**SET TASK:** Print out every line, exactly as written.

**MATERIAL:**
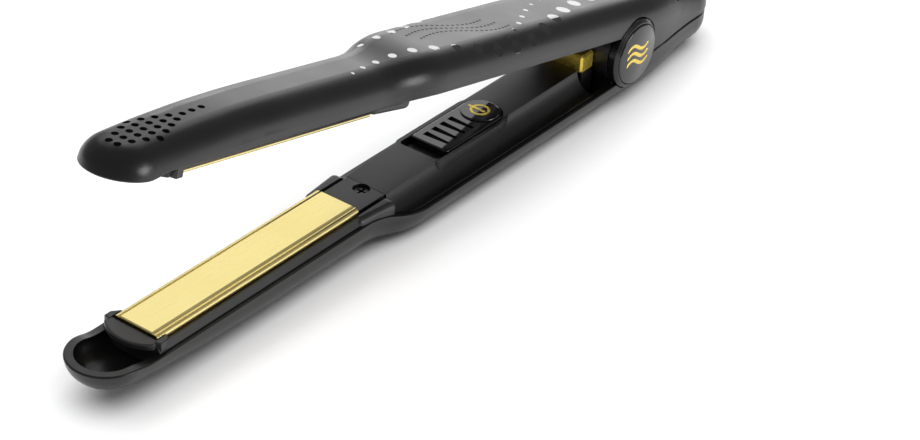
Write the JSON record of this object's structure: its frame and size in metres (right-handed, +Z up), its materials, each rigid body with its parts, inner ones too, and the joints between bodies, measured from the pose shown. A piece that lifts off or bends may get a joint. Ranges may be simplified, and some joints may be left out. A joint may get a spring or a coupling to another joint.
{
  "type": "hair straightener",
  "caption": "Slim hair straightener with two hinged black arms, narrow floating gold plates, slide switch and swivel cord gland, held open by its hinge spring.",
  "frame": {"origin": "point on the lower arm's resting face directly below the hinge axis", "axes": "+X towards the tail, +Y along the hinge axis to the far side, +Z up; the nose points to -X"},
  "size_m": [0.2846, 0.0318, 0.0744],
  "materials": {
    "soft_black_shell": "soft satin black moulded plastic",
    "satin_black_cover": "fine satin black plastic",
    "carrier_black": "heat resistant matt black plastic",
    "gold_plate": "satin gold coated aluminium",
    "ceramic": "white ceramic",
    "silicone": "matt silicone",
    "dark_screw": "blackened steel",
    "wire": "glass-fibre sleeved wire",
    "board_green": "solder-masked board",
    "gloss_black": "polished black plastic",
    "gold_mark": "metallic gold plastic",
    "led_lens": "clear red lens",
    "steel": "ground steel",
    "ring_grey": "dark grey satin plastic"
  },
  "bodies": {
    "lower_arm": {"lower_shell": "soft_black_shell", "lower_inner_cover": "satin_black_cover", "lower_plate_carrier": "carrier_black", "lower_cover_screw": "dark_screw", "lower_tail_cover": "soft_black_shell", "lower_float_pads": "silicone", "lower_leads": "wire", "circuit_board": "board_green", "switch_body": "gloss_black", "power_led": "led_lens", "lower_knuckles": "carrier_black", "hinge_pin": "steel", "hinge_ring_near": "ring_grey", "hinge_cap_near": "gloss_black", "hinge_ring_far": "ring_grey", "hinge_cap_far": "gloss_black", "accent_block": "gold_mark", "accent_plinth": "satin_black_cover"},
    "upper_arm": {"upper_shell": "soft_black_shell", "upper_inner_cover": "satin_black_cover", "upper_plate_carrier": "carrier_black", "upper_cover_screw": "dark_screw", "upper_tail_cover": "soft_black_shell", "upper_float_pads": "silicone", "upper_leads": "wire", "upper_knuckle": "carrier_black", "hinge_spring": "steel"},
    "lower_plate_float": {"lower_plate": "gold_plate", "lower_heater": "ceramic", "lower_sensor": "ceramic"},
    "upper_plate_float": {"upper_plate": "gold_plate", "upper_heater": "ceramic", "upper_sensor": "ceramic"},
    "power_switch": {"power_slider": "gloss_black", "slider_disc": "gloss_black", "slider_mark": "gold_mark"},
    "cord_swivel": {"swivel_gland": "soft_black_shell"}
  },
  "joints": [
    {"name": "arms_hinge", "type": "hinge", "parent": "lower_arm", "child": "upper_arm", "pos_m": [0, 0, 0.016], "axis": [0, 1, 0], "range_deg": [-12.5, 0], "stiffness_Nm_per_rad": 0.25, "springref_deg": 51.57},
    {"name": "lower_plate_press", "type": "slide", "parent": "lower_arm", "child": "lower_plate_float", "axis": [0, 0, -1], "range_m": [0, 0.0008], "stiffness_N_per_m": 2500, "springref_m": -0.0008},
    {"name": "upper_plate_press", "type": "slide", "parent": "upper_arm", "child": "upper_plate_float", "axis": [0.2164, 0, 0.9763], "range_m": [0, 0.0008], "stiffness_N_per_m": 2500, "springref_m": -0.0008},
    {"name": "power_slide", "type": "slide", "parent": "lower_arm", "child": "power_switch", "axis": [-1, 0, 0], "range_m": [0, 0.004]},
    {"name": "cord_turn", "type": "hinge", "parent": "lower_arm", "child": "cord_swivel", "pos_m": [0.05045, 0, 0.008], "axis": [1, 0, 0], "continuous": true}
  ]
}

**REPLY:**
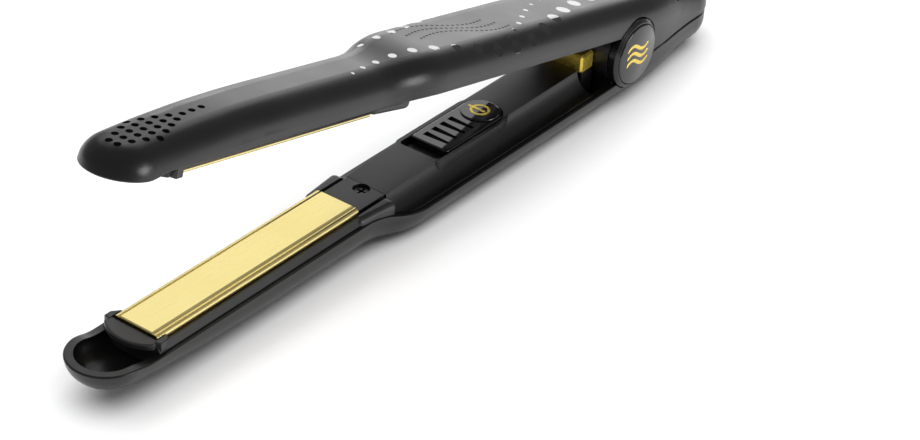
Write the JSON record of this object's structure: its frame and size in metres (right-handed, +Z up), its materials, each rigid body with its parts, inner ones too, and the joints between bodies, measured from the pose shown. A piece that lifts off or bends may get a joint. Ranges may be simplified, and some joints may be left out. A joint may get a spring or a coupling to another joint.
{
  "type": "hair straightener",
  "caption": "Slim hair straightener with two hinged black arms, narrow floating gold plates, slide switch and swivel cord gland, held open by its hinge spring.",
  "frame": {"origin": "point on the lower arm's resting face directly below the hinge axis", "axes": "+X towards the tail, +Y along the hinge axis to the far side, +Z up; the nose points to -X"},
  "size_m": [0.2846, 0.0318, 0.0744],
  "materials": {
    "soft_black_shell": "soft satin black moulded plastic",
    "satin_black_cover": "fine satin black plastic",
    "carrier_black": "heat resistant matt black plastic",
    "gold_plate": "satin gold coated aluminium",
    "ceramic": "white ceramic",
    "silicone": "matt silicone",
    "dark_screw": "blackened steel",
    "wire": "glass-fibre sleeved wire",
    "board_green": "solder-masked board",
    "gloss_black": "polished black plastic",
    "gold_mark": "metallic gold plastic",
    "led_lens": "clear red lens",
    "steel": "ground steel",
    "ring_grey": "dark grey satin plastic"
  },
  "bodies": {
    "lower_arm": {"lower_shell": "soft_black_shell", "lower_inner_cover": "satin_black_cover", "lower_plate_carrier": "carrier_black", "lower_cover_screw": "dark_screw", "lower_tail_cover": "soft_black_shell", "lower_float_pads": "silicone", "lower_leads": "wire", "circuit_board": "board_green", "switch_body": "gloss_black", "power_led": "led_lens", "lower_knuckles": "carrier_black", "hinge_pin": "steel", "hinge_ring_near": "ring_grey", "hinge_cap_near": "gloss_black", "hinge_ring_far": "ring_grey", "hinge_cap_far": "gloss_black", "accent_block": "gold_mark", "accent_plinth": "satin_black_cover"},
    "upper_arm": {"upper_shell": "soft_black_shell", "upper_inner_cover": "satin_black_cover", "upper_plate_carrier": "carrier_black", "upper_cover_screw": "dark_screw", "upper_tail_cover": "soft_black_shell", "upper_float_pads": "silicone", "upper_leads": "wire", "upper_knuckle": "carrier_black", "hinge_spring": "steel"},
    "lower_plate_float": {"lower_plate": "gold_plate", "lower_heater": "ceramic", "lower_sensor": "ceramic"},
    "upper_plate_float": {"upper_plate": "gold_plate", "upper_heater": "ceramic", "upper_sensor": "ceramic"},
    "power_switch": {"power_slider": "gloss_black", "slider_disc": "gloss_black", "slider_mark": "gold_mark"},
    "cord_swivel": {"swivel_gland": "soft_black_shell"}
  },
  "joints": [
    {"name": "arms_hinge", "type": "hinge", "parent": "lower_arm", "child": "upper_arm", "pos_m": [0, 0, 0.016], "axis": [0, 1, 0], "range_deg": [-12.5, 0], "stiffness_Nm_per_rad": 0.25, "springref_deg": 51.57},
    {"name": "lower_plate_press", "type": "slide", "parent": "lower_arm", "child": "lower_plate_float", "axis": [0, 0, -1], "range_m": [0, 0.0008], "stiffness_N_per_m": 2500, "springref_m": -0.0008},
    {"name": "upper_plate_press", "type": "slide", "parent": "upper_arm", "child": "upper_plate_float", "axis": [0.2164, 0, 0.9763], "range_m": [0, 0.0008], "stiffness_N_per_m": 2500, "springref_m": -0.0008},
    {"name": "power_slide", "type": "slide", "parent": "lower_arm", "child": "power_switch", "axis": [-1, 0, 0], "range_m": [0, 0.004]},
    {"name": "cord_turn", "type": "hinge", "parent": "lower_arm", "child": "cord_swivel", "pos_m": [0.05045, 0, 0.008], "axis": [1, 0, 0], "continuous": true}
  ]
}